Dessin des funérailles de Gambetta avec défilé du cortège funèbre place de la Concorde

Léon Gambetta incarne le modèle républicain au XIXe siècle. Personnage apprécié et charismatique, sa légende continue de s’écrire même au-delà de son décès.

Héros républicain

Un engouement spontané

La mort de Léon Gambetta a l'effet d'une véritable bombe dans l'opinion publique, d'autant que personne ne s'y attendait. Le corps de l’homme d’État est exposé au public le 1er janvier 1883 à la maison des Jardies. Des personnalités telles que Georges Clemenceau, Félix Faure, Jules Ferry ou encore les peintres Ernest Meissonnier et Léon Bonnat se succèdent pour rendre un dernier hommage au grand homme. 

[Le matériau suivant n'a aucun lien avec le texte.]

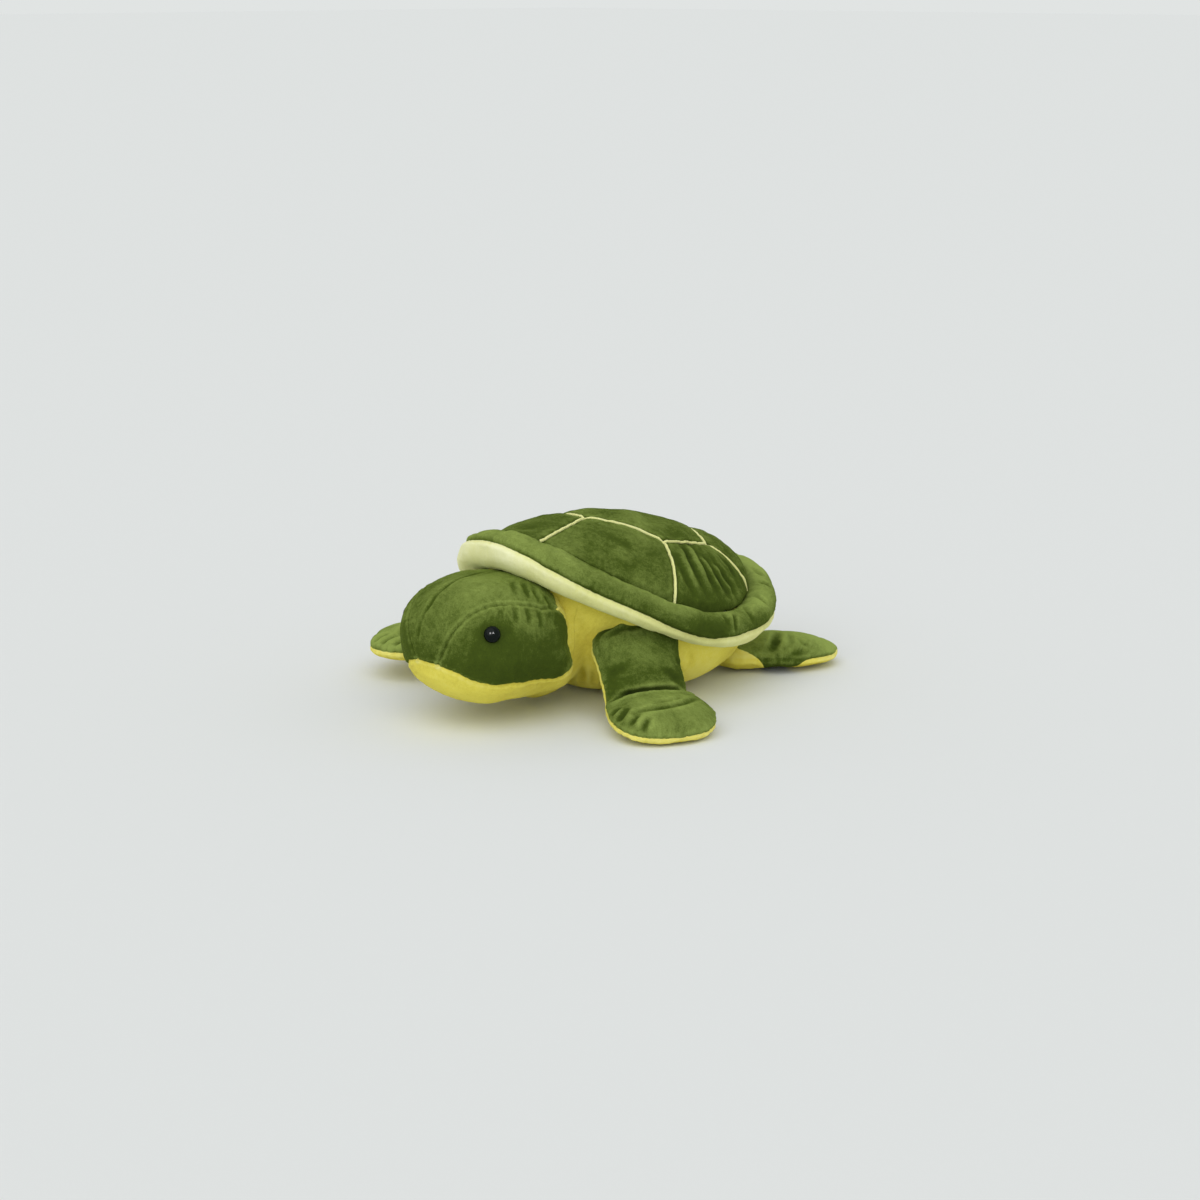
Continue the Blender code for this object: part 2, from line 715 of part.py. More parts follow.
def make_head(head, socket):
    """Make the five panels of the head, its stuffing and the eyes."""
    skin = head_grid(0.0)
    lining = head_grid(CLOTH)
    half = SEAM_GAP / 2
    first = HEAD_SIDE_ROWS
    last = HEAD_SIDE_ROWS + HEAD_MIDDLE_ROWS
    holes = {name: make_eye(name, side, head) for name, side in SIDES}
    for name, rows in (("right", slice(0, first + 1)), ("left", slice(last, None))):
        edges = (None, half, None, None) if name == "right" else (half, None, None, None)
        panel = make_panel("head_side_" + name, step_in(skin[rows], edges), step_in(lining[rows], edges),
                           "green_plush", head, True)
        cut(panel, socket, holes[name][0])
    over_top = list(range(GUSSET_COLUMNS + 1))
    chin_start = GUSSET_COLUMNS + NAPE_COLUMNS
    nape = list(range(GUSSET_COLUMNS, chin_start + 1))
    under = [k % HEAD_COLUMNS for k in range(chin_start, HEAD_COLUMNS + 1)]
    middle = (("head_gusset", over_top, "green_plush"), ("nape_panel", nape, "yellow_plush"),
              ("chin_panel", under, "yellow_plush"))
    for name, columns, material in middle:
        edges = (half, half, half, half)
        outer = step_in(skin[first : last + 1][:, columns], edges)
        inner = step_in(lining[first : last + 1][:, columns], edges)
        cut(make_panel(name, outer, inner, material, head), socket)
    core = make_core("head_stuffing", head_grid(CLOTH + SEAM_GAP), "fibre_fill", head)
    cut(core, socket, holes["left"][1], holes["right"][1])


# Flippers

def limb_rows(stations, cap_start, cap_end, side):
    """Upper half of a limb. Each station gives its place along X, half width and half thickness.

    A cap is half a round roll about the Y axis through its station, so that the end can turn.
    """
    rows = []

    def section(station, back=0.0):
        place, width, height = station
        reach = math.sin(math.radians(back)) * height
        rise = math.cos(math.radians(back)) * height
        return [(place + reach * up, side * width * out, abs(rise) * up) for out, up in SECTION_SHARES]

    if cap_start:
        rows += [section(stations[0], -turn) for turn in CAP_TURNS]
    rows += [section(station) for station in stations]
    if cap_end:
        rows += [section(stations[-1], turn) for turn in reversed(CAP_TURNS)]
    return np.array(rows)


def limb_ring_grid(upper):
    """Complete the upper half of a limb with its lower half, as closed rings."""
    lower = upper[:, -2:0:-1] * np.array((1.0, 1.0, -1.0))
    return np.concatenate((upper, lower), axis=1)


def make_limb(names, stations_at, caps, tip, side, parent, cutters=()):
    """Make the upper and lower panels of a limb and its stuffing."""
    def rows(inset):
        upper = limb_rows(stations_at(inset), caps[0], caps[1], side)
        if tip is not None:
            end = np.array([[(tip - inset, 0.0, 0.0)] * upper.shape[1]])
            upper = np.concatenate((upper, end))
        return upper

    lift = SEAM_GAP / 2
    outer, inner = rows(0.0), rows(CLOTH)
    upright = np.array((1.0, 1.0, 1.0))
    flipped = np.array((1.0, 1.0, -1.0))
    pieces = []
    for name, turn, material in ((names[0], upright, "green_plush"), (names[1], flipped, "yellow_plush")):
        panel = (lift_edge(outer, lift) * turn, lift_edge(inner, lift) * turn)
        pieces.append(make_panel(name, *panel, material, parent))
    pieces.append(make_core(names[2], limb_ring_grid(rows(CLOTH + SEAM_GAP)), "fibre_fill", parent))
    for piece in pieces:
        cut(piece, *cutters)
    return pieces


def lift_edge(grid, lift):
    """Leave half a seam gap along a limb's edge, by lifting the edge off the plane of the seam."""
    moved = np.array(grid)
    moved[..., 2] = np.maximum(moved[..., 2], lift)
    return moved


def arm_stations(inset):
    """Stations of an arm between the shoulder roll and the fold."""
    rows = []
    for place, wide, thick in ARM_SHARES:
        width = ARM_ROOT_HALF_WIDTH + (ARM_FOLD_HALF_WIDTH - ARM_ROOT_HALF_WIDTH) * wide
        height = (ARM_ROOT_RADIUS + (ARM_FOLD_RADIUS - ARM_ROOT_RADIUS) * place) * thick
        rows.append((ARM_LENGTH * place, width - inset, height - inset))
    return rows


def paw_stations(inset):
    """Stations of a paw between the fold and its tip."""
    return [(PAW_LENGTH * place, PAW_HALF_WIDTH * wide - inset, PAW_HALF_THICKNESS * thick - inset)
            for place, wide, thick in PAW_SHARES]


def rear_stations(inset):
    """Stations of a rear flipper between the hip roll and its tip."""
    rows = [(0.0, REAR_ROOT_HALF_WIDTH - inset, REAR_ROOT_RADIUS - inset)]
    rows += [(REAR_LENGTH * place, REAR_HALF_WIDTH * wide - inset, REAR_HALF_THICKNESS * thick - inset)
             for place, wide, thick in REAR_SHARES]
    return rows


def make_roll_cutter(name, radius, half_width, parent):
    """The room of a round roll about the Y axis of its parent."""
    builder = bmesh.new()
    sideways = Matrix.Rotation(math.pi / 2, 4, "X")
    bmesh.ops.create_cone(builder, cap_ends=True, segments=ROLL_ROOM_SEGMENTS, radius1=radius,
                          radius2=radius, depth=2 * half_width, matrix=sideways)
    return as_cutter(add_object(name, builder, "yellow_plush", parent))


def make_swing_cutter(name, radius, parent):
    """The room of an arm about its shoulder: the hull of its roll and of its slab at each swing."""
    builder = bmesh.new()
    centres = [(0.0, 0.0)]
    for swing in np.radians(ARM_ROOM_SWINGS):
        centres.append((ARM_ROOM_REACH * math.cos(swing), -ARM_ROOM_REACH * math.sin(swing)))
    for along, up in centres:
        for turn in (2 * math.pi * k / ROLL_ROOM_SEGMENTS for k in range(ROLL_ROOM_SEGMENTS)):
            for width in (-ARM_ROOM_HALF_WIDTH, ARM_ROOM_HALF_WIDTH):
                builder.verts.new((along + radius * math.cos(turn), width, up + radius * math.sin(turn)))
    hull = bmesh.ops.convex_hull(builder, input=builder.verts[:])
    inside = [item for item in hull["geom_interior"] if isinstance(item, bmesh.types.BMVert)]
    bmesh.ops.delete(builder, geom=inside, context="VERTS")
    return as_cutter(add_object(name, builder, "yellow_plush", parent))


def shoulder_frame(side, azimuth):
    """Place and turns of a shoulder: X runs out along the arm, Y along the seam that it turns about."""
    heading = math.radians(-azimuth) if side > 0 else math.radians(180 + azimuth)
    return Vector((side * (SHELL_HALF_WIDTH - SHOULDER_INSET), -SHOULDER_AHEAD, SHOULDER_Z)), heading


def make_front_flipper(name, side):
    """Make an arm and a paw. Return the cutter of the shoulder's socket."""
    azimuth, arm_slope, paw_slope = FLIPPER_POSES[name]
    place, heading = shoulder_frame(side, azimuth)
    arm = add_empty("shoulder_" + name, place, (0.0, math.radians(arm_slope), heading))
    fold_place = world_of(arm) @ Vector((ARM_LENGTH, 0.0, 0.0))
    paw = add_empty("fold_" + name, fold_place, (0.0, math.radians(paw_slope), heading), arm)
    names = ["arm_" + part + name for part in ("top_", "underside_", "stuffing_")]
    make_limb(names, arm_stations, (True, True), None, side, arm)
    radius = ARM_FOLD_RADIUS + ROLL_CLEARANCE
    room = make_roll_cutter("fold_room_" + name, radius, PAW_HALF_WIDTH + CUT_OVERRUN, paw)
    names = ["paw_" + part + name for part in ("top_", "underside_", "stuffing_")]
    make_limb(names, paw_stations, (False, False), PAW_LENGTH, side, paw, (room,))
    radius = ARM_ROOT_RADIUS + ROLL_CLEARANCE
    return make_swing_cutter("shoulder_room_" + name, radius, arm)


def make_rear_flipper(name, side):
    """Make a rear flipper. Return the cutter of the hip's socket."""
    heading = math.radians(-REAR_AZIMUTH) if side > 0 else math.radians(180 + REAR_AZIMUTH)
    place = (side * HIP_X, SHELL_HALF_LENGTH - HIP_INSET, HIP_Z)
    hip = add_empty("hip_" + name, place, (0.0, math.radians(REAR_SLOPE), heading))
    names = ["rear_flipper_" + part + name for part in ("top_", "underside_", "stuffing_")]
    make_limb(names, rear_stations, (True, False), REAR_LENGTH, side, hip)
    radius = REAR_ROOT_RADIUS + ROLL_CLEARANCE
    return make_roll_cutter("hip_room_" + name, radius, REAR_ROOT_HALF_WIDTH + ROLL_CLEARANCE, hip)


def main():
    """Build the turtle: flippers first, because their rolls leave sockets in the body."""
    clear_scene()
    root = add_empty("torso", (0.0, 0.0, 0.0))
    neck_y = NECK_INSET - SHELL_HALF_LENGTH
    neck = add_empty("neck", (0.0, neck_y, NECK_Z))
    head = add_empty("head", (0.0, neck_y - HEAD_AHEAD, NECK_Z + HEAD_LIFT), parent=neck)
    rooms = [make_front_flipper(name, side) for name, side in SIDES]
    rooms += [make_rear_flipper(name, side) for name, side in SIDES]
    neck_room = make_ball_cutter("neck_room", neck)
    make_shell(root)
    make_rim(root)
    make_body(root, (neck_room, *rooms))
    make_neck(neck)
    make_head(head, neck_room)


main()
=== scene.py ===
"""A stuffed sea turtle in short-pile plush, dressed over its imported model.

Each padded part is built as one closed form, stuffed by a short cloth simulation, sculpted with its
seams and creases, and then cut along its seams into the panels that it is sewn from.
"""

import logging
import math
from collections.abc import Callable, Sequence
from dataclasses import dataclass
from enum import Enum

import bmesh
import bpy
import numpy as np
from mathutils import Matrix, Vector, noise
from mathutils.bvhtree import BVHTree


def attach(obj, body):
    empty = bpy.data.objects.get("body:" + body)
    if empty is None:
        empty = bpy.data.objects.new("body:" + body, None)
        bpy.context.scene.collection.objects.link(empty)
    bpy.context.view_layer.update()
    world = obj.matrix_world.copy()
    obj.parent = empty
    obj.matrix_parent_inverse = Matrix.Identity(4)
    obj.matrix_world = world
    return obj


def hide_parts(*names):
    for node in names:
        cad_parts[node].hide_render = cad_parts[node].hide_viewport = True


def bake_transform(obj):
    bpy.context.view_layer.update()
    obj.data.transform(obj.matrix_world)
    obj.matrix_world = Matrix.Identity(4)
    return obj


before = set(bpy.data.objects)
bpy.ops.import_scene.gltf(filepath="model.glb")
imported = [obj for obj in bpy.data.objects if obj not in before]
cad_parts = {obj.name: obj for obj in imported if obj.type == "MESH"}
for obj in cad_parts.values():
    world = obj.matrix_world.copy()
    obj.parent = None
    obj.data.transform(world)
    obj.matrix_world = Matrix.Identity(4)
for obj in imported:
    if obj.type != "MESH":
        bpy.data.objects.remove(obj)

Array = np.ndarray
Pixel = tuple[float, float]
Place = tuple[float, float, float]
Colour = tuple[float, float, float]
Solid = tuple[Array, list[tuple[int, ...]]]
Table = tuple[tuple[float, ...], ...]
LOG = logging.getLogger("turtle")
# Painted shade and highlight per metre that a vertex sinks or rises, and the sinking and rising that counts
PAINTED_LIGHT_PER_METRE = 150.0
SHADED_MOVES = (-0.004, 0.002)
FLOOR_HOLD = 0.002
FLOOR_GAP = 0.0003


class Slot(Enum):
    """Material slots of the record."""

    GREEN = "green_plush"
    PALE = "pale_plush"
    YELLOW = "yellow_plush"
    FIBRE = "fibre_fill"
    EYE = "eye_black"
    WASHER = "washer_white"


class Side(Enum):
    """The turtle's left and right, with the sign of X."""

    LEFT = 1.0
    RIGHT = -1.0

    @property
    def word(self) -> str:
        """The side as it stands in a node's name."""
        return self.name.lower()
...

L'autopsie du défunt se déroule le lendemain et donne lieu à un étrange rituel. Certains des organes de Gambetta sont emportés par des admirateurs, comme son cœur recueilli par Paul Bert, qui sera conservé aux Jardies avant de rejoindre le Panthéon le 11 novembre 1920. 

Puis vient l'hommage populaire. Dès le 3 janvier, quatre mille personnes se rendent aux Jardies et y déposent des montagnes de fleurs. Les 4 et 5 janvier, le cercueil de Gambetta est transféré au Palais Bourbon, où il reçoit la visite de plus de cent-cinquante mille personnes. Enfin le 6 janvier, un immense cortège accompagne le corps au cimetière du Père-Lachaise, dans un Paris en deuil. Les funérailles nationales de Gambetta sont grandioses et elles marqueront longtemps la conscience des Français. Peu après, ses restes sont transférés à Nice au sein du caveau familial selon la volonté paternelle.

Gambetta sur son lit de mort dans la chambre des Jardies entouré de ses amis
Photographie composée de H. Marrès : Gambetta sur son lit de mort, le 31 décembre 1882

© Archives départementales des Hauts-de-Seine

Le « saint de la République »

Dans les décennies suivantes, le souvenir de Gambetta reste vivace et s'accentue même à mesure que la confrontation avec l'Allemagne se dessine. Les monuments élevés à la gloire de Gambetta se multiplient et le « pèlerinage » des Jardies est incontournable pour tout bon républicain. Son culte se manifeste également sous une forme populaire, dans les nombreux objets réalisés à son effigie : timbres, médailles, couverts, etc. 

Mais la célébration gambettiste atteint son point culminant en 1920, à l'occasion de la cérémonie qui associe le transfert du corps du Soldat inconnu sous l'Arc de triomphe à celui du cœur de Gambetta au Panthéon. Le martyr et le saint de la République sont alors réunis symboliquement, à l'occasion d'une somptueuse procession. 

Sous l'Arc de Triomphe lors de la cérémonie du 11 novembre 1920 défilent des soldats sur des chevaux, escortant un char avec le coeur de Gambetta et un canon transportant le corps du Soldat inconnu
Cérémonie du 11 novembre 1920, le char décoré contenant le coeur de Gambetta et le canon transportant le cercueil du Soldat inconnu sous l'Arc de triomphe

© Gallica - BnF

L’oubli

Après la Seconde Guerre mondiale, le culte voué au héros républicain tend cependant à disparaître. La maison des Jardies est partiellement laissée à l'abandon tandis que le cadurcien perd la place d'honneur qu'il occupait dans les programmes scolaires. « Léon Gambetta » devient un nom de rue ou de boulevard, qui évoque bien peu de chose au passant.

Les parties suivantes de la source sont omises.